• **What to work on**:
Emit the entire listing verbatim.

• **Information shown**:

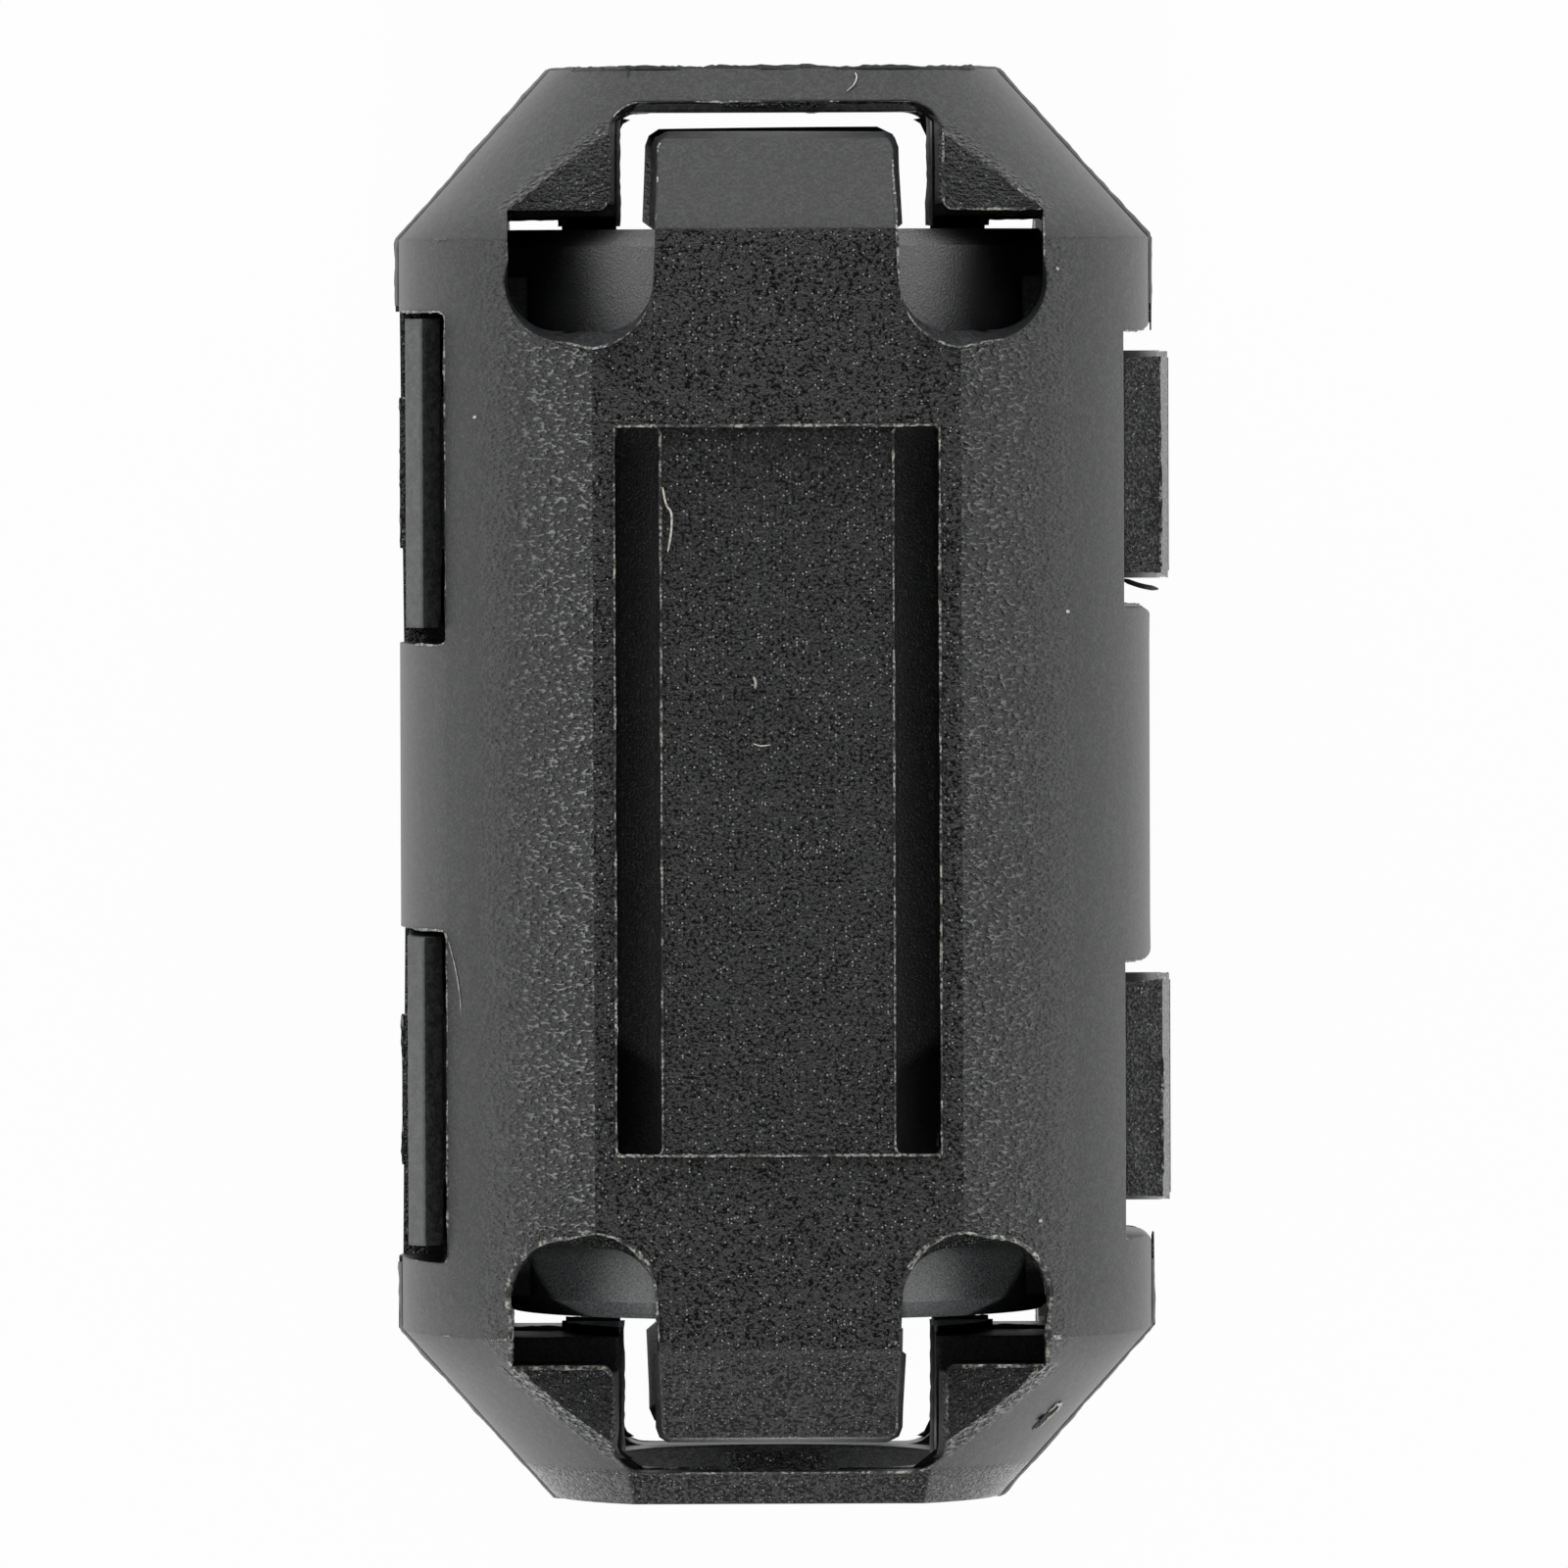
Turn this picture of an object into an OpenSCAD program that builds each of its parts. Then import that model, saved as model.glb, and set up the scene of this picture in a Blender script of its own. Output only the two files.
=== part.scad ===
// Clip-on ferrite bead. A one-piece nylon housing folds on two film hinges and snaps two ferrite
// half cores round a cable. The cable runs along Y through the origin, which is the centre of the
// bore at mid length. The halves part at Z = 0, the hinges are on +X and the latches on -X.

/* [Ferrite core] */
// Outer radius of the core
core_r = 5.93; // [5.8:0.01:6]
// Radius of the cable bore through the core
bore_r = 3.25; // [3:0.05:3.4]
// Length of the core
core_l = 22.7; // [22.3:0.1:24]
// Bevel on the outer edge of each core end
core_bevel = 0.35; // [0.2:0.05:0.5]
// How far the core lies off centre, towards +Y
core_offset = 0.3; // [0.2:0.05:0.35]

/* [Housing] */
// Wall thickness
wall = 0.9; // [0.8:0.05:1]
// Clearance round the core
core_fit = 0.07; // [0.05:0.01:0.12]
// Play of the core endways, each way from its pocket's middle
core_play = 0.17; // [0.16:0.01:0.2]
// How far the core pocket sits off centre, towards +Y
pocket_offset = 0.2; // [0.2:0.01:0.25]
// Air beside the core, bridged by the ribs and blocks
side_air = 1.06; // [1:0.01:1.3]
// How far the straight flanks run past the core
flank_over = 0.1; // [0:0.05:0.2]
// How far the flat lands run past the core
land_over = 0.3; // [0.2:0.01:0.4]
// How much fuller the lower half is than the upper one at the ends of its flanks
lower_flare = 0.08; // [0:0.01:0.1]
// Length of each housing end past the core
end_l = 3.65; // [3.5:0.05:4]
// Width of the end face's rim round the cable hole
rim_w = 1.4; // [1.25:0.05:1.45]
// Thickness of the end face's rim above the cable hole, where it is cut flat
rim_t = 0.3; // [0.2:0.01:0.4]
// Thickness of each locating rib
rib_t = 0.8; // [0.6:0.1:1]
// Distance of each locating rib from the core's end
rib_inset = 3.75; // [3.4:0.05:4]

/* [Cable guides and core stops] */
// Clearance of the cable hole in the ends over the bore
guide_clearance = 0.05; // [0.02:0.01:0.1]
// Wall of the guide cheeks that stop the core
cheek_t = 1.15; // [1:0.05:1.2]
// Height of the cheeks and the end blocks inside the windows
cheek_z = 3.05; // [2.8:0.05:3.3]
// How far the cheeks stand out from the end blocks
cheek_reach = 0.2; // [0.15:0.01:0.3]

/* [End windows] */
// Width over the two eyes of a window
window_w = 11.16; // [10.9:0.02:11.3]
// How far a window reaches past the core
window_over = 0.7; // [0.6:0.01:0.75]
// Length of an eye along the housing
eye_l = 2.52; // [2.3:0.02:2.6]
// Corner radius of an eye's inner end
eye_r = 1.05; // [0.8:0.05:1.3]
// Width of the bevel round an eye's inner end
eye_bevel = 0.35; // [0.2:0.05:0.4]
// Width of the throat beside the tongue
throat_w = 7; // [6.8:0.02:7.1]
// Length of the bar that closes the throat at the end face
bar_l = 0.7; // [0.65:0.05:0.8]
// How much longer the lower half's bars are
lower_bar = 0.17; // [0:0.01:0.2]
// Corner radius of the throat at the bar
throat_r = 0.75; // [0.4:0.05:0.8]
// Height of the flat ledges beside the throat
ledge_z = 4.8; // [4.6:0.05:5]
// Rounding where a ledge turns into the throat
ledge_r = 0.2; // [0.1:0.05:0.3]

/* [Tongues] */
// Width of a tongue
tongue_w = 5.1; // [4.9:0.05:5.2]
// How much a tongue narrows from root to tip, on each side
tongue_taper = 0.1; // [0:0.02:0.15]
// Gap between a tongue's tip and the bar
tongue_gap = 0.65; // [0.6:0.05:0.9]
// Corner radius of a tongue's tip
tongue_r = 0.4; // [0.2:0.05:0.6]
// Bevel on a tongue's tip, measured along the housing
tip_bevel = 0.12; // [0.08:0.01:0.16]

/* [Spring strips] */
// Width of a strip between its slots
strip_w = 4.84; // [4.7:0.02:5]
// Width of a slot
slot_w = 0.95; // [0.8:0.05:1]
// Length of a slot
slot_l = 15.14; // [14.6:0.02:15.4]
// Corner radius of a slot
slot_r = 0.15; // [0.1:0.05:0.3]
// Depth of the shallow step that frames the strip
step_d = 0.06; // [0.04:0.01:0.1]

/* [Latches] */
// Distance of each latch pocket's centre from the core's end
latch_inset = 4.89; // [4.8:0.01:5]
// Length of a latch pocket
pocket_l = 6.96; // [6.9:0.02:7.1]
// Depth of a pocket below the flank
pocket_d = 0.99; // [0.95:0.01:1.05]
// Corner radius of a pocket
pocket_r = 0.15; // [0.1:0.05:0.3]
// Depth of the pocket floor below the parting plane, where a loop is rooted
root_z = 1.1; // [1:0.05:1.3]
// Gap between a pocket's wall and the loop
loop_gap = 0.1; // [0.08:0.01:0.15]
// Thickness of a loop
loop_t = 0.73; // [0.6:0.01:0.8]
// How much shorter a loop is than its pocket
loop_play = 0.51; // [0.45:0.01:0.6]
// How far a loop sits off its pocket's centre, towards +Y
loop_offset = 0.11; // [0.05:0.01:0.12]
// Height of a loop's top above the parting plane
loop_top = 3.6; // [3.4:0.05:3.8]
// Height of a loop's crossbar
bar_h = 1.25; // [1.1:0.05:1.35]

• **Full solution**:
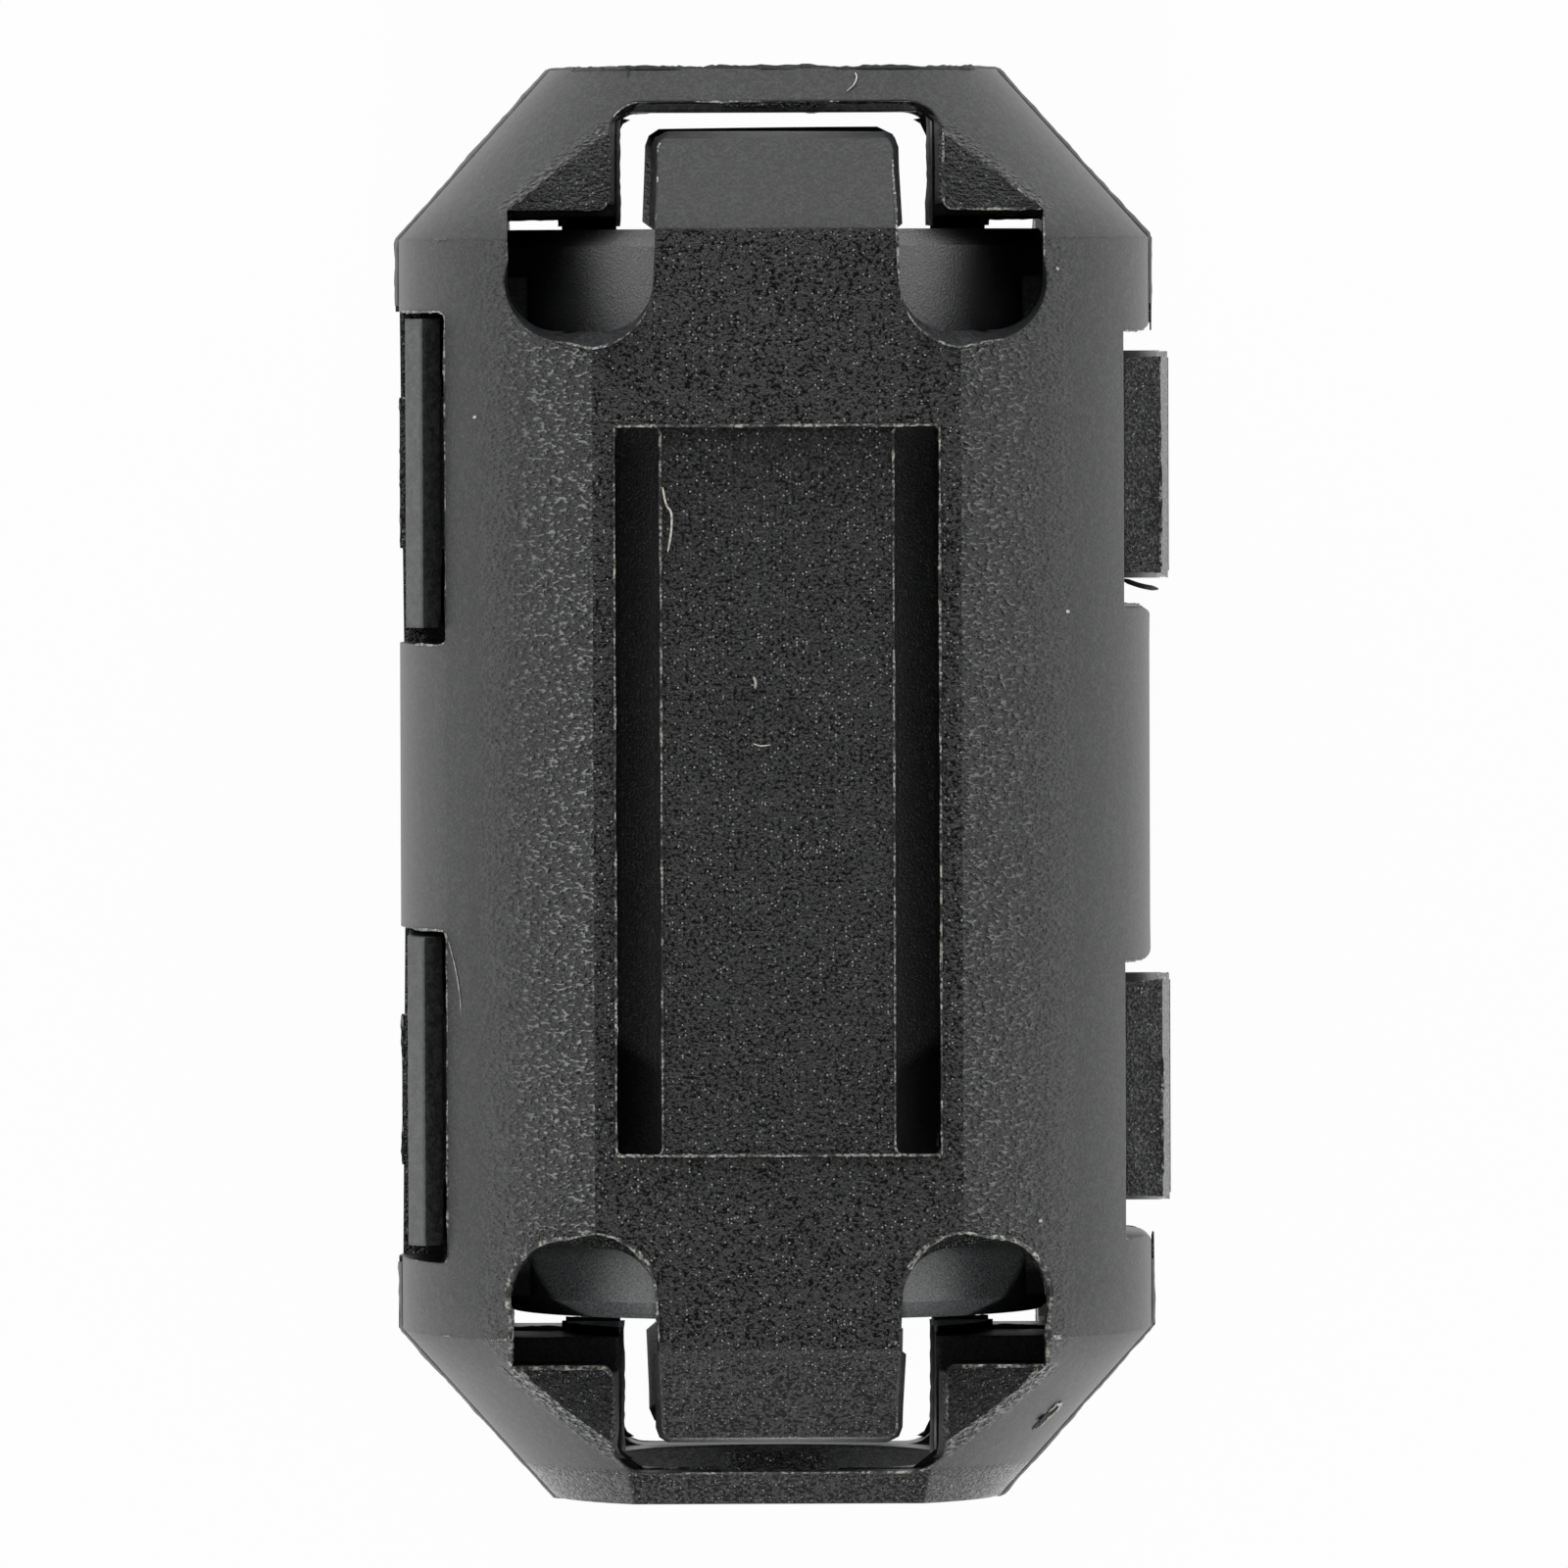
Turn this picture of an object into an OpenSCAD program that builds each of its parts. Then import that model, saved as model.glb, and set up the scene of this picture in a Blender script of its own. Output only the two files.
=== part.scad ===
// Clip-on ferrite bead. A one-piece nylon housing folds on two film hinges and snaps two ferrite
// half cores round a cable. The cable runs along Y through the origin, which is the centre of the
// bore at mid length. The halves part at Z = 0, the hinges are on +X and the latches on -X.

/* [Ferrite core] */
// Outer radius of the core
core_r = 5.93; // [5.8:0.01:6]
// Radius of the cable bore through the core
bore_r = 3.25; // [3:0.05:3.4]
// Length of the core
core_l = 22.7; // [22.3:0.1:24]
// Bevel on the outer edge of each core end
core_bevel = 0.35; // [0.2:0.05:0.5]
// How far the core lies off centre, towards +Y
core_offset = 0.3; // [0.2:0.05:0.35]

/* [Housing] */
// Wall thickness
wall = 0.9; // [0.8:0.05:1]
// Clearance round the core
core_fit = 0.07; // [0.05:0.01:0.12]
// Play of the core endways, each way from its pocket's middle
core_play = 0.17; // [0.16:0.01:0.2]
// How far the core pocket sits off centre, towards +Y
pocket_offset = 0.2; // [0.2:0.01:0.25]
// Air beside the core, bridged by the ribs and blocks
side_air = 1.06; // [1:0.01:1.3]
// How far the straight flanks run past the core
flank_over = 0.1; // [0:0.05:0.2]
// How far the flat lands run past the core
land_over = 0.3; // [0.2:0.01:0.4]
// How much fuller the lower half is than the upper one at the ends of its flanks
lower_flare = 0.08; // [0:0.01:0.1]
// Length of each housing end past the core
end_l = 3.65; // [3.5:0.05:4]
// Width of the end face's rim round the cable hole
rim_w = 1.4; // [1.25:0.05:1.45]
// Thickness of the end face's rim above the cable hole, where it is cut flat
rim_t = 0.3; // [0.2:0.01:0.4]
// Thickness of each locating rib
rib_t = 0.8; // [0.6:0.1:1]
// Distance of each locating rib from the core's end
rib_inset = 3.75; // [3.4:0.05:4]

/* [Cable guides and core stops] */
// Clearance of the cable hole in the ends over the bore
guide_clearance = 0.05; // [0.02:0.01:0.1]
// Wall of the guide cheeks that stop the core
cheek_t = 1.15; // [1:0.05:1.2]
// Height of the cheeks and the end blocks inside the windows
cheek_z = 3.05; // [2.8:0.05:3.3]
// How far the cheeks stand out from the end blocks
cheek_reach = 0.2; // [0.15:0.01:0.3]

/* [End windows] */
// Width over the two eyes of a window
window_w = 11.16; // [10.9:0.02:11.3]
// How far a window reaches past the core
window_over = 0.7; // [0.6:0.01:0.75]
// Length of an eye along the housing
eye_l = 2.52; // [2.3:0.02:2.6]
// Corner radius of an eye's inner end
eye_r = 1.05; // [0.8:0.05:1.3]
// Width of the bevel round an eye's inner end
eye_bevel = 0.35; // [0.2:0.05:0.4]
// Width of the throat beside the tongue
throat_w = 7; // [6.8:0.02:7.1]
// Length of the bar that closes the throat at the end face
bar_l = 0.7; // [0.65:0.05:0.8]
// How much longer the lower half's bars are
lower_bar = 0.17; // [0:0.01:0.2]
// Corner radius of the throat at the bar
throat_r = 0.75; // [0.4:0.05:0.8]
// Height of the flat ledges beside the throat
ledge_z = 4.8; // [4.6:0.05:5]
// Rounding where a ledge turns into the throat
ledge_r = 0.2; // [0.1:0.05:0.3]

/* [Tongues] */
// Width of a tongue
tongue_w = 5.1; // [4.9:0.05:5.2]
// How much a tongue narrows from root to tip, on each side
tongue_taper = 0.1; // [0:0.02:0.15]
// Gap between a tongue's tip and the bar
tongue_gap = 0.65; // [0.6:0.05:0.9]
// Corner radius of a tongue's tip
tongue_r = 0.4; // [0.2:0.05:0.6]
// Bevel on a tongue's tip, measured along the housing
tip_bevel = 0.12; // [0.08:0.01:0.16]

/* [Spring strips] */
// Width of a strip between its slots
strip_w = 4.84; // [4.7:0.02:5]
// Width of a slot
slot_w = 0.95; // [0.8:0.05:1]
// Length of a slot
slot_l = 15.14; // [14.6:0.02:15.4]
// Corner radius of a slot
slot_r = 0.15; // [0.1:0.05:0.3]
// Depth of the shallow step that frames the strip
step_d = 0.06; // [0.04:0.01:0.1]

/* [Latches] */
// Distance of each latch pocket's centre from the core's end
latch_inset = 4.89; // [4.8:0.01:5]
// Length of a latch pocket
pocket_l = 6.96; // [6.9:0.02:7.1]
// Depth of a pocket below the flank
pocket_d = 0.99; // [0.95:0.01:1.05]
// Corner radius of a pocket
pocket_r = 0.15; // [0.1:0.05:0.3]
// Depth of the pocket floor below the parting plane, where a loop is rooted
root_z = 1.1; // [1:0.05:1.3]
// Gap between a pocket's wall and the loop
loop_gap = 0.1; // [0.08:0.01:0.15]
// Thickness of a loop
loop_t = 0.73; // [0.6:0.01:0.8]
// How much shorter a loop is than its pocket
loop_play = 0.51; // [0.45:0.01:0.6]
// How far a loop sits off its pocket's centre, towards +Y
loop_offset = 0.11; // [0.05:0.01:0.12]
// Height of a loop's top above the parting plane
loop_top = 3.6; // [3.4:0.05:3.8]
// Height of a loop's crossbar
bar_h = 1.25; // [1.1:0.05:1.35]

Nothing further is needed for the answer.